What is wire fraud?

What is wire fraud?

Wire fraud is one of the most common forms of financial crime today, leveraging technology to deceive individuals and businesses out of money. As businesses increasingly rely on digital communication and online transactions, the risk of wire fraud has risen significantly, making it crucial for everyone—from everyday consumers to large corporations—to understand what it is and how to protect against it.

What is wire fraud?

Wire fraud refers to any fraudulent scheme in which an individual uses electronic communications or an interstate wire transfer to defraud another party of money or property. This crime can be carried out through phone calls, emails, text messages, or any other form of digital communication.

The critical element in wire fraud is the use of wire communications to execute or attempt to execute a fraudulent plan. This means that if the scam involves electronic methods like transferring money between bank accounts or sending deceptive information via email, it falls under the category of wire fraud.

Common types of wire fraud

Wire fraud can take many forms, and scammers continually adapt to new technologies and methods to deceive their targets. Some of the most prevalent forms include:

  1. Business Email Compromise (BEC): Fraudsters hack or spoof email accounts, particularly those of senior executives or suppliers, to trick employees into wiring large sums of money to fraudulent accounts.
  2. Phishing Schemes: Scammers use fake emails or websites to impersonate legitimate companies and persuade victims to provide sensitive information like banking details or login credentials. This information is then used to transfer money or commit identity theft.
  3. Lottery or Sweepstakes Fraud: Victims receive a message claiming they’ve won a prize but must wire money to cover taxes or processing fees before receiving their winnings. Of course, there are no real winnings, and the victim’s money is lost.
  4. Investment Fraud: Scammers create fraudulent investment opportunities and convince individuals to wire money to “get in early” on a deal. The scammers disappear once the money is transferred.
  5. Real Estate Wire Fraud: Cybercriminals intercept email communications between homebuyers and real estate professionals (e.g., real estate agents, attorneys) and redirect closing payments to fraudulent accounts.

Legal consequences of wire fraud

Wire fraud is a federal crime in many countries, including the United States. The U.S. Federal Wire Fraud Statute (18 U.S.C. § 1343) makes it illegal to devise a scheme to defraud someone through wire communications.

Penalties for wire fraud can be severe, including:

  • Fines up to $1 million or more.
  • Prison sentences ranging from 20 years to life, depending on the nature and scale of the fraud.
  • Restitution payments to compensate victims for their losses.

Internationally, wire fraud is also treated as a serious offence, with countries around the world enacting laws to curb such activities.

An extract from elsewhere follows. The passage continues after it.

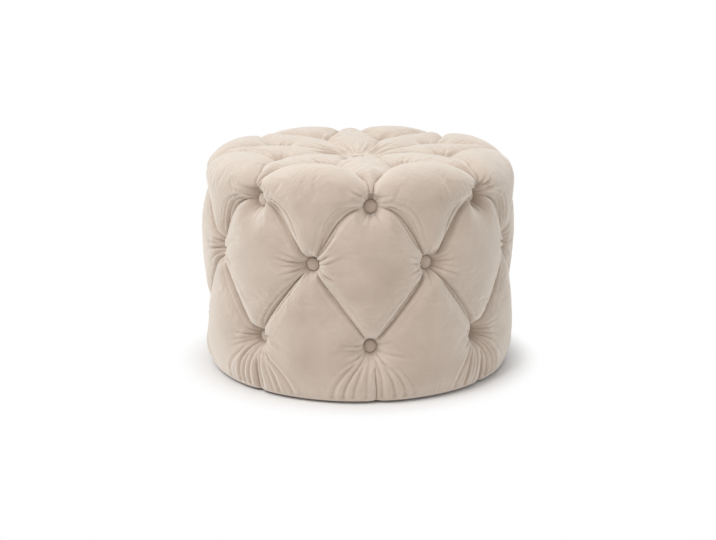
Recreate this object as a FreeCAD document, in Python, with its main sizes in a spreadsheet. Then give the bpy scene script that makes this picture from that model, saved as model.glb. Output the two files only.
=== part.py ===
import FreeCAD, Part
import Sketcher
import math
import os

# Deep buttoned round tuffet: a timber and board drum padded with foam and wadding, under one
# velvet cover that 33 covered buttons pull down to the drum. +Z is up and -Y is the front.
# The origin lies at the middle of the floor area under the tuffet.

SIZES = {
    # outer form
    "seat_diameter": 500,
    "seat_height": 358,
    "hem_taper": 15,
    "hem_height": 5,
    "shoulder_radius": 50,
    "dish_depth": 12,
    # button layout
    "columns": 8,
    "first_column_angle": 4.5,
    "upper_row_drop": 64,
    "lower_row_height": 84,
    "middle_row_share": 0.581,
    "top_ring_inset": 115,
    # depth of the tufts and of the pleats between them
    "side_tuft_depth": 37,
    "top_tuft_depth": 30,
    "pleat_depth": 13,
    "hem_pleat_depth": 3,
    "pleat_width": 5,
    # soft layers
    "velvet_thickness": 2,
    "turn_under": 45,
    "wadding_thickness": 4,
    "foam_thickness": 10,
    "foam_hole_width": 62,
    "soft_clearance": 0.3,
    # drum
    "wall_thickness": 4,
    "wall_flats": 48,
    "top_board_thickness": 12,
    "base_ring_thickness": 18,
    "base_ring_width": 94,
    "post_width": 35,
    "drum_edge_radius": 12,
    "wood_clearance": 0.3,
    # covered buttons, their twines and toggles
    "button_diameter": 19,
    "button_rim_height": 2,
    "button_dome_height": 2.8,
    "button_pit_margin": 1,
    "twine_width": 3,
    "twine_thickness": 1.5,
    "twine_hole_diameter": 5,
    "toggle_length": 18,
    "toggle_width": 6,
    "toggle_thickness": 3,
    # base cloth, glides and staples
    "base_cloth_margin": 10,
    "base_cloth_thickness": 0.8,
    "glide_diameter": 22,
    "glide_taper": 1.5,
    "glide_inset": 23,
    "glide_nail_width": 2.4,
    "glide_nail_length": 18,
    "staple_crown": 10,
    "staple_wire": 1.2,
    "staple_leg": 10,
    "staple_margin": 5,
    "cover_staple_count": 12,
    "cloth_staple_count": 8,
    "frame_staple_leg": 30,
}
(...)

How to protect against wire fraud

Given the prevalence of wire fraud, it’s essential for individuals and businesses to take steps to protect themselves. Here are some best practices to minimise risk:

  1. Verify All Transactions: Before making any wire transfers, especially large ones, verify the legitimacy of the request through a direct phone call to a known contact. Never rely on email or text messages alone.
  2. Enable Multi-Factor Authentication (MFA): MFA adds an extra layer of security by requiring users to verify their identity through multiple means (e.g., password and fingerprint). This reduces the chances of scammers hacking into email accounts or banking portals.
  3. Educate Employees and Customers: Conduct regular cybersecurity training to make employees aware of common phishing and fraud tactics. Similarly, educate customers on secure payment methods and communication protocols.
  4. Monitor Financial Transactions: Use fraud detection software that can identify unusual or suspicious activity, such as unexpected large wire transfers, and alert the appropriate personnel.
  5. Secure Your Communications: Implement encryption protocols to protect sensitive email and wire transfer information from being intercepted by cybercriminals.
  6. Stay Informed About New Scams: Fraud tactics evolve rapidly, so staying informed about the latest wire fraud scams can help you recognize and prevent them.

Conclusion

Wire fraud is a serious and growing threat in today’s digital world. By understanding its mechanisms and taking proactive steps to protect against it, businesses and individuals can significantly reduce their risk of falling victim to this type of financial crime. Vigilance, education, and technology are critical in keeping wire fraud at bay.